Sept. 28 — A potential national charter for financial technology companies could impose untested new regulations for community investment on marketplace lenders and other nonbank companies.
The regulations would be akin to the requirements placed on banks by the 1977 Community Reinvestment Act (CRA). That law is limited to depository institutions — but the Office of the Comptroller of the Currency (OCC), a bank regulator that is considering creating fintech charters, said the law's principles of providing credit and other services to low- and moderate-income communities could be extended beyond banks.
“The OCC has the ability to condition approvals (of nonbank charters) to require compliance and activities consistent with laws like the CRA,” an agency spokesperson told Bloomberg BNA.
That could deter marketplace lenders from seeking a charter, Andrew Lorentz, a partner at Davis Wright Tremaine, in Washington, told Bloomberg BNA.
“Nobody's going to want to go near it if CRA is a consequence,” he said.
The OCC has not said what nonbank charters would require, or even if it will grant them; a decision is expected by the end of year. Some online lenders, though, are untroubled by the prospect of facing CRA-like rules.
“My reaction is, I think that sounds pretty great,” Kathryn Petralia, a co-founder and head of operations for Kabbage, told Bloomberg BNA. “It's obviously important to continue to invest in communities, particularly communities that have less access to financial products.”
Kabbage is an online balance-sheet lender that focuses on loans to small businesses. Like other online small-business lenders, Kabbage touts its ability to make loans to borrowers who aren't served by banks, in part because the online operators apply computerized underwriting algorithms that look beyond the business owner's FICO score.
That should make it easy for Kabbage to meet any reinvestment obligations, Petralia said. An OCC charter, she said, would benefit Kabbage because the charter would pre-empt the patchwork of state laws governing lenders.
The CRA is designed to encourage banks to make loans and investments and provide retail services in the communities where they operate, and particularly in low- and moderate-income communities.
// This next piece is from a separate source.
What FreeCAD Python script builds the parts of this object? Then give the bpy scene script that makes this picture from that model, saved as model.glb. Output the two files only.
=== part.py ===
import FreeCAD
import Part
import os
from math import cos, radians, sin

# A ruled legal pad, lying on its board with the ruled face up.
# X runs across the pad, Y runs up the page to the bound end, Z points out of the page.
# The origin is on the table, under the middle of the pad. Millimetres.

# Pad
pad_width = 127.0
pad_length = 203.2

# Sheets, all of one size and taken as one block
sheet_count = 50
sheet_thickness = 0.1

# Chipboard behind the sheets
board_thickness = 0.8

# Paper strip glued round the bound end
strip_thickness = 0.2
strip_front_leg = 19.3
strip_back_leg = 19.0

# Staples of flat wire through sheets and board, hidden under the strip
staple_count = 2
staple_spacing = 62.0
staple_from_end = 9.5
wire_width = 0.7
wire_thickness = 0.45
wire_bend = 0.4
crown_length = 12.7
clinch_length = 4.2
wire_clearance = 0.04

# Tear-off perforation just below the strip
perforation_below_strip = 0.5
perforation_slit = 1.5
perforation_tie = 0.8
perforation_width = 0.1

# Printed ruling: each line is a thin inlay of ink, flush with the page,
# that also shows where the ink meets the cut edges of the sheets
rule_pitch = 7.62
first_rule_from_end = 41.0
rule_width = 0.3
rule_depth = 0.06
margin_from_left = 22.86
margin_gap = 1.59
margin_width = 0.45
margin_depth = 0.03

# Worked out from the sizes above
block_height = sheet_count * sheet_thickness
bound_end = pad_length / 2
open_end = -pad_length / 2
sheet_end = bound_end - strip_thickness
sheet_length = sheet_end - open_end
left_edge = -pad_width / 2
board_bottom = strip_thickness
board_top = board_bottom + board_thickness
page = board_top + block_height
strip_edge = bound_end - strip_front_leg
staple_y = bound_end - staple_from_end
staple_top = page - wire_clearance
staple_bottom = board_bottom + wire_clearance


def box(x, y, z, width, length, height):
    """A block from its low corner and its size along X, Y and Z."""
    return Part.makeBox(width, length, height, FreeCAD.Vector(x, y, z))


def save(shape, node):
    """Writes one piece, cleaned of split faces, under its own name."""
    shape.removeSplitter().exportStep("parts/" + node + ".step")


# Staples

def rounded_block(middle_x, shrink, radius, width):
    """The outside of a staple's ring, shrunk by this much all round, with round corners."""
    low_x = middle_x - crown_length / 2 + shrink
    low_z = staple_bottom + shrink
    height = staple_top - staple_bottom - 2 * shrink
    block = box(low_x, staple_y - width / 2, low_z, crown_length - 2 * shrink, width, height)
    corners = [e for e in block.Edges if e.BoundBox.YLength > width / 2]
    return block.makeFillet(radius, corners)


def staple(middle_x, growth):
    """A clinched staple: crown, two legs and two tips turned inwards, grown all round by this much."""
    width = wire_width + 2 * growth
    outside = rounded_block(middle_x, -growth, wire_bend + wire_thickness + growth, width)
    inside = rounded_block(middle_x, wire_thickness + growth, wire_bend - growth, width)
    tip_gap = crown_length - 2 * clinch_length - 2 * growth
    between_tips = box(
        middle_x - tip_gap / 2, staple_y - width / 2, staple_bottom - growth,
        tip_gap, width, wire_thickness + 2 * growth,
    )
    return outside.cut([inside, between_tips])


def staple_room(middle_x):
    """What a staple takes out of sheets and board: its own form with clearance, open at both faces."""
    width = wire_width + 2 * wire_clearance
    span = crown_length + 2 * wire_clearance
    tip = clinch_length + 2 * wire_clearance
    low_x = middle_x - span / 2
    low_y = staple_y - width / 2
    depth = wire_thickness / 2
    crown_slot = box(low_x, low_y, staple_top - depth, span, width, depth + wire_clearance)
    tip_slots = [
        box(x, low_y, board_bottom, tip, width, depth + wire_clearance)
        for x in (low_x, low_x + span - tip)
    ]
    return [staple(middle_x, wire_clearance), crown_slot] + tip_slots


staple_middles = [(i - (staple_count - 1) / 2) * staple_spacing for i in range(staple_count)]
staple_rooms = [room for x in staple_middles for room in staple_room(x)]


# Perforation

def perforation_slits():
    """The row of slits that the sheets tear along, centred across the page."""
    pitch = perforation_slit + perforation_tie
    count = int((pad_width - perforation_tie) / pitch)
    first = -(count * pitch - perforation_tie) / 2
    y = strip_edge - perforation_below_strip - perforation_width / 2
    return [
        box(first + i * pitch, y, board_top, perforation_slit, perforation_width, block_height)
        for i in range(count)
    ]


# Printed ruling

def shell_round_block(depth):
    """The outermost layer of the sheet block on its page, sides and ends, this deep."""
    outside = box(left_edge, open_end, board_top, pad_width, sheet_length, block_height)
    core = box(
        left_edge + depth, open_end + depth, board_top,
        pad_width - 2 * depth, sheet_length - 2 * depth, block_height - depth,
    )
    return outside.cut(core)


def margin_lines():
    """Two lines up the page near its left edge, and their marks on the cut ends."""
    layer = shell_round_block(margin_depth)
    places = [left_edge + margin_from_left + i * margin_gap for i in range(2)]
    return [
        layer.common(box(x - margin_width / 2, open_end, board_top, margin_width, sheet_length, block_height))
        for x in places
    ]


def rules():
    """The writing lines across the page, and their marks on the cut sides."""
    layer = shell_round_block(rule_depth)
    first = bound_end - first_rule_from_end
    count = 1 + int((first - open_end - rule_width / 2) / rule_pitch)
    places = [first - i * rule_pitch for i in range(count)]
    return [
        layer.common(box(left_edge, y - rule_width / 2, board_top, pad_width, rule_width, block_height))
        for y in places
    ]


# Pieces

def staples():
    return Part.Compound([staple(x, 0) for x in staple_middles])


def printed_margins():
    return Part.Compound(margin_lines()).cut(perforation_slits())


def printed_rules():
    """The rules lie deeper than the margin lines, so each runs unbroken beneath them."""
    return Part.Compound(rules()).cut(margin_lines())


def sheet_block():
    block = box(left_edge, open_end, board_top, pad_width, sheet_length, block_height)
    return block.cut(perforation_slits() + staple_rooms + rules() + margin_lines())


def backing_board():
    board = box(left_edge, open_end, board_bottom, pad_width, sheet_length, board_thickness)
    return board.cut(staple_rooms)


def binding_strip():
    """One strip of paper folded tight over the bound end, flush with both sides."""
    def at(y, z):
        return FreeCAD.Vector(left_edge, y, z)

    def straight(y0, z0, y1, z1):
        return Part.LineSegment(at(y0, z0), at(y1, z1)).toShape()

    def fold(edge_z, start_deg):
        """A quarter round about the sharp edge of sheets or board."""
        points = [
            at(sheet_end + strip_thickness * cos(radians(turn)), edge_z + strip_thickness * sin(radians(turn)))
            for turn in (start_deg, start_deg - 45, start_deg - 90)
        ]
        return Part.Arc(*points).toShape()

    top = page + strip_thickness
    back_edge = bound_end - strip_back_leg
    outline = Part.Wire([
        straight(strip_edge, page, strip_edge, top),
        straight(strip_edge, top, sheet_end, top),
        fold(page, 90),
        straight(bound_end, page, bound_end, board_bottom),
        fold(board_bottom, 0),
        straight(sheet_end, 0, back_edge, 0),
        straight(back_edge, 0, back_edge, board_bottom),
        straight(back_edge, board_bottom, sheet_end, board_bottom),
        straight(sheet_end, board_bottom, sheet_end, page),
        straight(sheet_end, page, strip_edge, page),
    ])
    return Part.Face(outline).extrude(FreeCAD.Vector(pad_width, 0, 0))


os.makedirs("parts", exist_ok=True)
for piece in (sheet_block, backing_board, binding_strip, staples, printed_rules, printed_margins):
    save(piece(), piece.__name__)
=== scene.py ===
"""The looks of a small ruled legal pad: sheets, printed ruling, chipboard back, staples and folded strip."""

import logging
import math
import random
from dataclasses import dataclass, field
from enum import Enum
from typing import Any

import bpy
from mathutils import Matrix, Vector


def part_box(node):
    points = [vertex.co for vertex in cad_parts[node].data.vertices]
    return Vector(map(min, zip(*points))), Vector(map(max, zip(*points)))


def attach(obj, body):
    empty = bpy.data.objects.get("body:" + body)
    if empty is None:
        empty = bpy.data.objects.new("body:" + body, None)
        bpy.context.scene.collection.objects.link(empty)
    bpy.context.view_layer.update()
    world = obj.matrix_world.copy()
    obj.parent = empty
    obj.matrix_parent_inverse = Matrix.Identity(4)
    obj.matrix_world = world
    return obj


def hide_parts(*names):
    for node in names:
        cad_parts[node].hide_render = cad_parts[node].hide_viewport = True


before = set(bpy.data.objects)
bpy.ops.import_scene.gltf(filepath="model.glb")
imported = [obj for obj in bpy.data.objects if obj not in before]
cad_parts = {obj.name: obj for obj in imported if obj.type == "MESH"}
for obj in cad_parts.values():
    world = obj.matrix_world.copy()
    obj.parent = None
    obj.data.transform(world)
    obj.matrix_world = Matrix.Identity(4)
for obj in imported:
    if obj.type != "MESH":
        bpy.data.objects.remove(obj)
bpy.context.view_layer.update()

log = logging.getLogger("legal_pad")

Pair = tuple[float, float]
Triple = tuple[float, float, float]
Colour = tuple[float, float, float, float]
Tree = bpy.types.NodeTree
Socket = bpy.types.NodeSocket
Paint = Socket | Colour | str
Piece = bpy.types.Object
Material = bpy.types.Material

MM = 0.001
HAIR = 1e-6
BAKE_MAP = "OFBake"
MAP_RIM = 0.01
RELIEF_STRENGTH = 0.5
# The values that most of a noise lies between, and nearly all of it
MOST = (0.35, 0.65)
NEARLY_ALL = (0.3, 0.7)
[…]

It was passed in reaction to the practice called redlining, under which banks refused to issue home mortgages or provide other services in poor neighborhoods, even as they accepted deposits from residents of those neighborhoods.
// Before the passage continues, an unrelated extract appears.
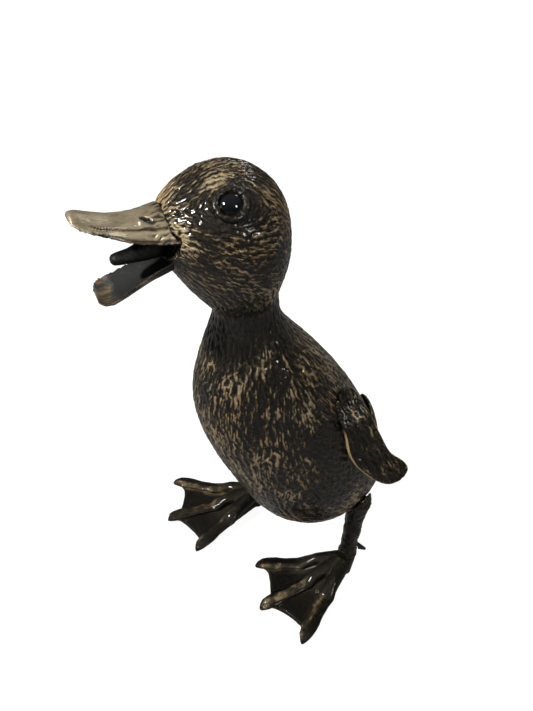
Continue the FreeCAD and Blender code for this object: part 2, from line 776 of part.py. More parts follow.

“In America, if you're a bank, you can't just decide you're going to loan only to the rich,” president John Taylor, president and CEO of the National Community Reinvestment Coalition (NCRC), a Washington nonprofit with goals similar to those of the CRA, told Bloomberg BNA.
The law does not establish specific quotas or benchmarks for banks to meet, and regulators are charged with protecting the “safety and soundness” of the institutions they oversee. But a CRA review is part of their supervision, and if a bank fails to pass muster, it can be barred from mergers and acquisitions and from opening or closing branches.
The CRA also provides leverage to community groups, who can file letters of comment on a bank's record of compliance. The NCRC reached an agreement in March with KeyBank on a $16.5 billion community development plan and in May with Huntington Banchares Inc. on a $16.1 billion plan, each over five years.
“We definitely support including CRA-like requirements if the OCC decides to grant fintechs a charter,” Dory Rand, president of the Woodstock Institute, a Chicago nonprofit that promotes economic security for low-income and minority communities, told Bloomberg BNA.
“For the fintechs, obviously they don’t provide the same range of services as banks, but if they're doing lending, they can also do investments that benefit communities,” Rand said. “The OCC could tailor its requirements to the type of institution it is and the type of products it offers.”
A key factor in applying the CRA to a conventional bank is defining the community it serves, which is typically a function of where the bank operates brick-and-mortar branches. For internet banks with no branches, regulators have approved “strategic plans” for CRA compliance, with the banks proposing geographic coverage areas they will address.
The OCC would need to make a similar adjustments for online lenders if it grants them charters, Taylor said.
“Wherever those millennials are sitting with a bunch of computers, that’s where their CRA area is if the CRA applies to them, which is ridiculous,” he said. “It's time for the regulators to modernize, to have the evaluative system under CRA to mirror how the industry operates.”
A bigger issue may be the legal basis for the OCC's extension of the CRA to a nonbank, Richard Eckman, a partner with Pepper Hamilton LLC in Wilmington, Del., told Bloomberg BNA.
“It seems like a stretch,” Eckman said. “It's certainly new public policy. It's certainly not something that Congress has ever dealt with.
“I suppose you are getting a government benefit and it comes at a cost,” Eckman said. “And that cost is, to be blunt about it, you have to provide low-cost loans or make investments in your local community: One of the costs of getting the charter would be that requirement. Whether they have the authority to do that, I think, is an interesting question.”
Another question, Eckman said, is what the penalty would be for failing to satisfy any CRA-like requirements OCC might specify for fintech companies.
“Are they going to pull your charter because you don't achieve whatever CRA goals they set?” he asked. “That would be pretty harsh.
“If they can pull your charter because some examiner doesn't think you've met your CRA obligations, I'm not sure people are going to risk capital and invest in that business.”